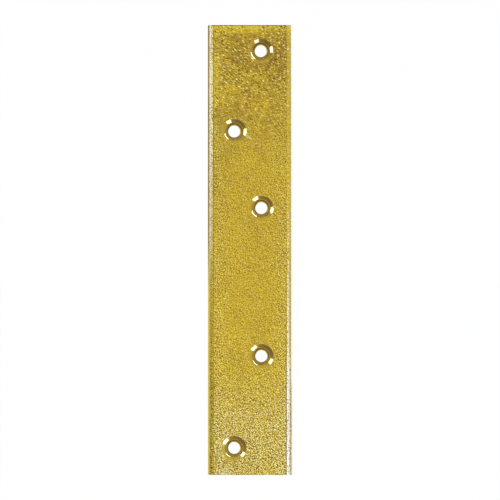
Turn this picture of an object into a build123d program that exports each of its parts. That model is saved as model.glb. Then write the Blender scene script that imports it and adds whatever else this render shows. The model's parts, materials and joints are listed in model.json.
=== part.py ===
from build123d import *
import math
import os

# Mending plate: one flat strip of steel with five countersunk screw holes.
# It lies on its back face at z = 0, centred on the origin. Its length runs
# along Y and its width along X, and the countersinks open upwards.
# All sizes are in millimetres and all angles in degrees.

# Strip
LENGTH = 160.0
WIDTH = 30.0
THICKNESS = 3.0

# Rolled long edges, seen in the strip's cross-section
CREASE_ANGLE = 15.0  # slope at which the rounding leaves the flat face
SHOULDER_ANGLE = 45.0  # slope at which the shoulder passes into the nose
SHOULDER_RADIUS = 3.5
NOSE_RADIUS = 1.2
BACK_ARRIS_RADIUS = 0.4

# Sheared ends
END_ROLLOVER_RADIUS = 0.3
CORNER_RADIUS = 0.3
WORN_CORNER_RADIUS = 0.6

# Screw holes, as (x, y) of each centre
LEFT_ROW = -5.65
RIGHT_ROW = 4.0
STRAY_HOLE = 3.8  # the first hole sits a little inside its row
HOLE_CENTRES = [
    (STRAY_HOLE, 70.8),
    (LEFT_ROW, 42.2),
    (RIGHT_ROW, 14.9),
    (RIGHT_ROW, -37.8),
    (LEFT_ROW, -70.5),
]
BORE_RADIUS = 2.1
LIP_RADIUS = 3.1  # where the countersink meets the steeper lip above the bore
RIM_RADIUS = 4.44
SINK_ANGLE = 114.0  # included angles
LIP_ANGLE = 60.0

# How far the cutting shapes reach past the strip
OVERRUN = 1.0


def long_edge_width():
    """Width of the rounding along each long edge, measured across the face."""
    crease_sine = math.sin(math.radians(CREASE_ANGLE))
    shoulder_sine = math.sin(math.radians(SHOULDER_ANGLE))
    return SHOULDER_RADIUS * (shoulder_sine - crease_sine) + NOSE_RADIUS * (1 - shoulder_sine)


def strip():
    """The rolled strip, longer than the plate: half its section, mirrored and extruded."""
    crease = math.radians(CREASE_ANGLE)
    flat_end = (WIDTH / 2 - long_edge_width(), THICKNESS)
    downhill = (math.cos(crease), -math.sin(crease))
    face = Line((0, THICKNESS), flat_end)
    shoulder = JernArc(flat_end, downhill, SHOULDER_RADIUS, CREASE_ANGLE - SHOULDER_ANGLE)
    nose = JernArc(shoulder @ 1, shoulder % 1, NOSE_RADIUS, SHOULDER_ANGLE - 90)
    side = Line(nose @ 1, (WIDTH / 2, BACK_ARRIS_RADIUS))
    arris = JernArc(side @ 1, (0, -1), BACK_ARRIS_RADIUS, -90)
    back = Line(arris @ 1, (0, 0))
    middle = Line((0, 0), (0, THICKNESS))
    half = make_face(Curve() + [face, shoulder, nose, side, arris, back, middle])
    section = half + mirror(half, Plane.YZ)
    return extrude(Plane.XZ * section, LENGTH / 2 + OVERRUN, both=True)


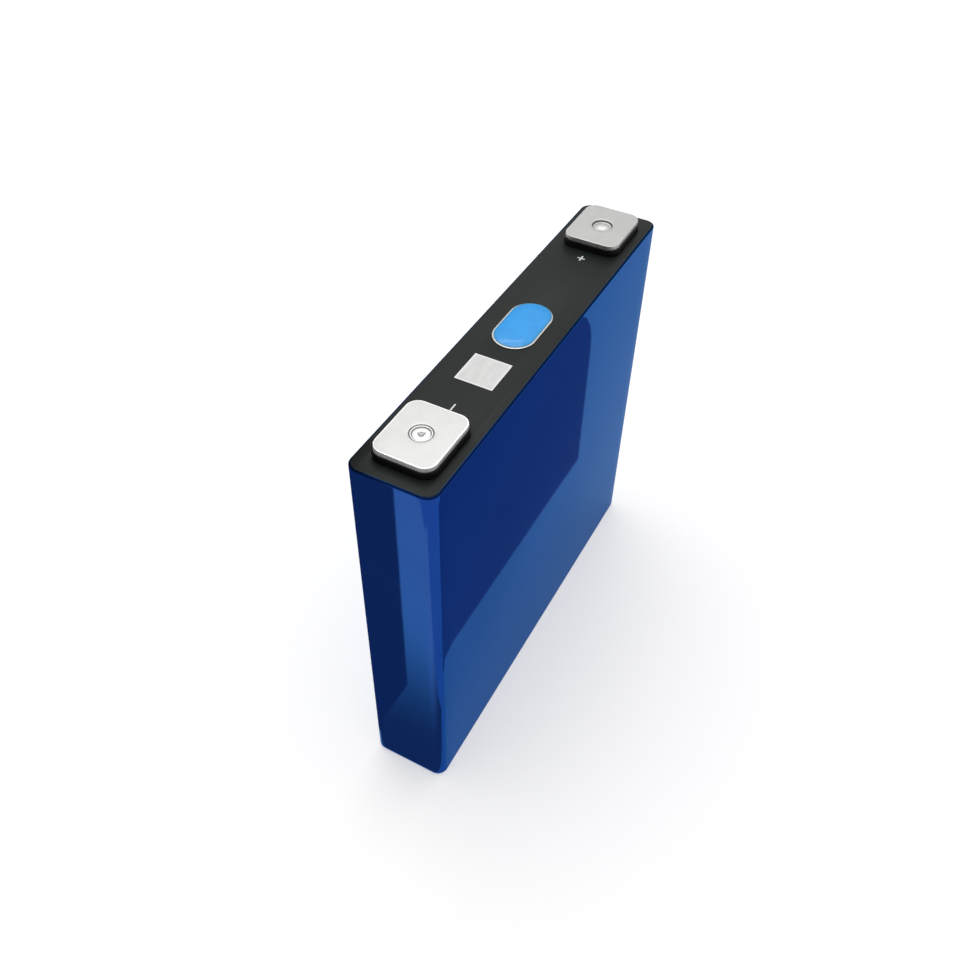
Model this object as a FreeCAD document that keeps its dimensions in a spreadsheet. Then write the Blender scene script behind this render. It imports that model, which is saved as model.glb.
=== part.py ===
* * *
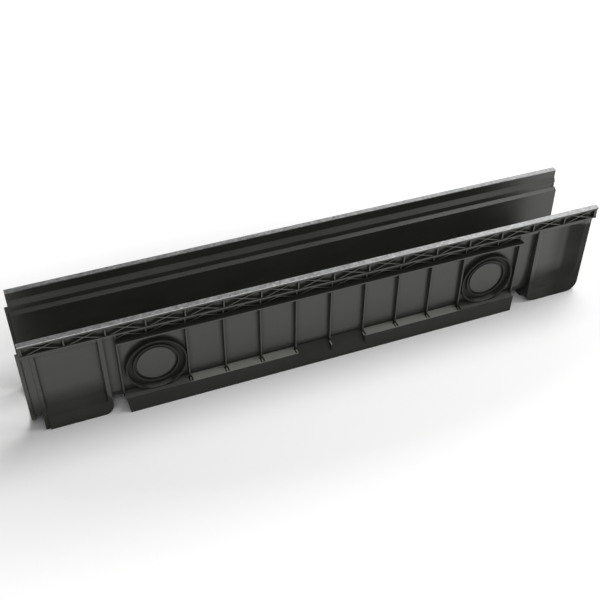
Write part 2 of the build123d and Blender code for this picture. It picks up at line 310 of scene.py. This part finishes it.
---
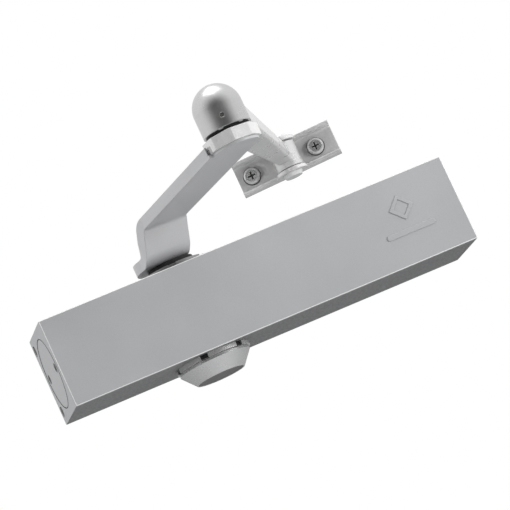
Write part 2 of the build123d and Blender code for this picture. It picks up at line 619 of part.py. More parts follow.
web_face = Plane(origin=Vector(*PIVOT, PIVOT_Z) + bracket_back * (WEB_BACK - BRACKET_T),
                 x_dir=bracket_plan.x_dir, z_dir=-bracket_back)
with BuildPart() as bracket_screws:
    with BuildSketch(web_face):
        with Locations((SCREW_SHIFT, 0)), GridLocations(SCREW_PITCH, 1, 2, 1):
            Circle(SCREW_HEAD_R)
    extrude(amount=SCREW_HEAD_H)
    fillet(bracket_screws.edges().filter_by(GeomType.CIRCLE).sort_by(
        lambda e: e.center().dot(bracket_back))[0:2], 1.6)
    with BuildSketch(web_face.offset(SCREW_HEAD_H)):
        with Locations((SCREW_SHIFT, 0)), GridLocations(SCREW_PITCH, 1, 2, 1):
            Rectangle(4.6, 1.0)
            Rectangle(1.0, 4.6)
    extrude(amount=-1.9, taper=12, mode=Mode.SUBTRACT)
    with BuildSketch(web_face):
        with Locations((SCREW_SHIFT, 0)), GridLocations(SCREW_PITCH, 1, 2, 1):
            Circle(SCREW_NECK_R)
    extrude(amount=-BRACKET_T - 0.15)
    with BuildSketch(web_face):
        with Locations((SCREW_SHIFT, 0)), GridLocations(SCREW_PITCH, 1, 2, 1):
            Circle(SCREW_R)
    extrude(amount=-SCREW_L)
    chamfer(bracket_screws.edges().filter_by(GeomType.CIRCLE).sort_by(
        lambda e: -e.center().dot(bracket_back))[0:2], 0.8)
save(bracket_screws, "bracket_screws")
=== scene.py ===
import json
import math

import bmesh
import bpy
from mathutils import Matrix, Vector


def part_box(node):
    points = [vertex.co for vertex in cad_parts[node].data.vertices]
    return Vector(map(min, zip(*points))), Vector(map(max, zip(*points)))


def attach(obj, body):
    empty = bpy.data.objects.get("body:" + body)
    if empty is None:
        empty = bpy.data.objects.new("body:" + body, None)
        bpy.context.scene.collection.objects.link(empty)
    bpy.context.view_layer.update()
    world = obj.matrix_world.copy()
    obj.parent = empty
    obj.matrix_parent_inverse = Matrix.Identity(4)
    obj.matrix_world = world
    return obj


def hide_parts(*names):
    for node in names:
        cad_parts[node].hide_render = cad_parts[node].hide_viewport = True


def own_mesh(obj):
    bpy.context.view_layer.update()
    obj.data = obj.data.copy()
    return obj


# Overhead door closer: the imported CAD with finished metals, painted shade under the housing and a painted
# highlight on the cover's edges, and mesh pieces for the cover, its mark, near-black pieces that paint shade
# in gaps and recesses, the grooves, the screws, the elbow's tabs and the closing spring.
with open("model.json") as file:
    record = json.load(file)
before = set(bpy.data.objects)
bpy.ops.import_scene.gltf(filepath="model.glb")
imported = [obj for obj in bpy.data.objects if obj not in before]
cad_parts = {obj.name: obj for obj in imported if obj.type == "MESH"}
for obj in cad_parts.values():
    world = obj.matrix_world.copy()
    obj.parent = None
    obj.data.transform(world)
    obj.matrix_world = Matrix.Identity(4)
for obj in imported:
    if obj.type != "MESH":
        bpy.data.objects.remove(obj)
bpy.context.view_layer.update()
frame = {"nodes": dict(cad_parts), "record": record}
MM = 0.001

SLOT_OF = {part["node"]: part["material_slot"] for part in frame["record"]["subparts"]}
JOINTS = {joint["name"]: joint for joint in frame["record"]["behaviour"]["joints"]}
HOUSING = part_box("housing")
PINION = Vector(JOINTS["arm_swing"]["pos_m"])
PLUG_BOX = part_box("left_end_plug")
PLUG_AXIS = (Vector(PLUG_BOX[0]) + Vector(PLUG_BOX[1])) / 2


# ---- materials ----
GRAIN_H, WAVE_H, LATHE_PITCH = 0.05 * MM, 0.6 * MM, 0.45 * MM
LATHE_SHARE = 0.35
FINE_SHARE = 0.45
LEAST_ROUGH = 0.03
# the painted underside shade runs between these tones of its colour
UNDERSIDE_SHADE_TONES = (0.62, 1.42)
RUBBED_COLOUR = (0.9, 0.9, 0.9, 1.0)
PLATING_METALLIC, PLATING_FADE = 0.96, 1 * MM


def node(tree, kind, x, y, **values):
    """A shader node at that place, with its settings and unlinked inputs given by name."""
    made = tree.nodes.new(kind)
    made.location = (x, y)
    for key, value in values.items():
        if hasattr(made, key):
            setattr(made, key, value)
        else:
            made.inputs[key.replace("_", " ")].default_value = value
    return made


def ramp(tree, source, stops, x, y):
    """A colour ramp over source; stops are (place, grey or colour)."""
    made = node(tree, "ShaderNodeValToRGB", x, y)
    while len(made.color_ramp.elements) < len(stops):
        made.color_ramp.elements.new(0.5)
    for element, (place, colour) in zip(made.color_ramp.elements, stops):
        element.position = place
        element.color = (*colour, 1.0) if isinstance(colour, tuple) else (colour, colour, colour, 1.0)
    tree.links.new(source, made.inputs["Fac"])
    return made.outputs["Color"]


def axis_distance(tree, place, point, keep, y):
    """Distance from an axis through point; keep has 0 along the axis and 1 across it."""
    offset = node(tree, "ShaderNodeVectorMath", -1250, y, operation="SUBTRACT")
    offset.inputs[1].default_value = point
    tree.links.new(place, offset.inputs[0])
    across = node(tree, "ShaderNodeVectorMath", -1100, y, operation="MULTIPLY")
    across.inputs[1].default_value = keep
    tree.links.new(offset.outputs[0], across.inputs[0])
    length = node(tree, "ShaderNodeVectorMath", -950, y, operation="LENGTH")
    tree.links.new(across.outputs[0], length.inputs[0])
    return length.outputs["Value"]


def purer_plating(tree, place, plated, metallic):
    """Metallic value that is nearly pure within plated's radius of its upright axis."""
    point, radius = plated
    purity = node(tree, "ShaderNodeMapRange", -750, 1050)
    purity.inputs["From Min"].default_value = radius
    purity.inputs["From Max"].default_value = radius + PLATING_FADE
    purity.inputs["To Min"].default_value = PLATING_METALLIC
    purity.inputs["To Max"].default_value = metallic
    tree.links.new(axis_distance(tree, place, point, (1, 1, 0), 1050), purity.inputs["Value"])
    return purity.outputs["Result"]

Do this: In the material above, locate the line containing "extrude(amount=-1.9, taper=12, mode=Mode.SUBTRACT)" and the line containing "cad_parts[node].hide_render = cad_parts[node].hide_viewport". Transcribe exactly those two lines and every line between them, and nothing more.

Solution for this problem:
    extrude(amount=-1.9, taper=12, mode=Mode.SUBTRACT)
    with BuildSketch(web_face):
        with Locations((SCREW_SHIFT, 0)), GridLocations(SCREW_PITCH, 1, 2, 1):
            Circle(SCREW_NECK_R)
    extrude(amount=-BRACKET_T - 0.15)
    with BuildSketch(web_face):
        with Locations((SCREW_SHIFT, 0)), GridLocations(SCREW_PITCH, 1, 2, 1):
            Circle(SCREW_R)
    extrude(amount=-SCREW_L)
    chamfer(bracket_screws.edges().filter_by(GeomType.CIRCLE).sort_by(
        lambda e: -e.center().dot(bracket_back))[0:2], 0.8)
save(bracket_screws, "bracket_screws")
=== scene.py ===
import json
import math

import bmesh
import bpy
from mathutils import Matrix, Vector


def part_box(node):
    points = [vertex.co for vertex in cad_parts[node].data.vertices]
    return Vector(map(min, zip(*points))), Vector(map(max, zip(*points)))


def attach(obj, body):
    empty = bpy.data.objects.get("body:" + body)
    if empty is None:
        empty = bpy.data.objects.new("body:" + body, None)
        bpy.context.scene.collection.objects.link(empty)
    bpy.context.view_layer.update()
    world = obj.matrix_world.copy()
    obj.parent = empty
    obj.matrix_parent_inverse = Matrix.Identity(4)
    obj.matrix_world = world
    return obj


def hide_parts(*names):
    for node in names:
        cad_parts[node].hide_render = cad_parts[node].hide_viewport = True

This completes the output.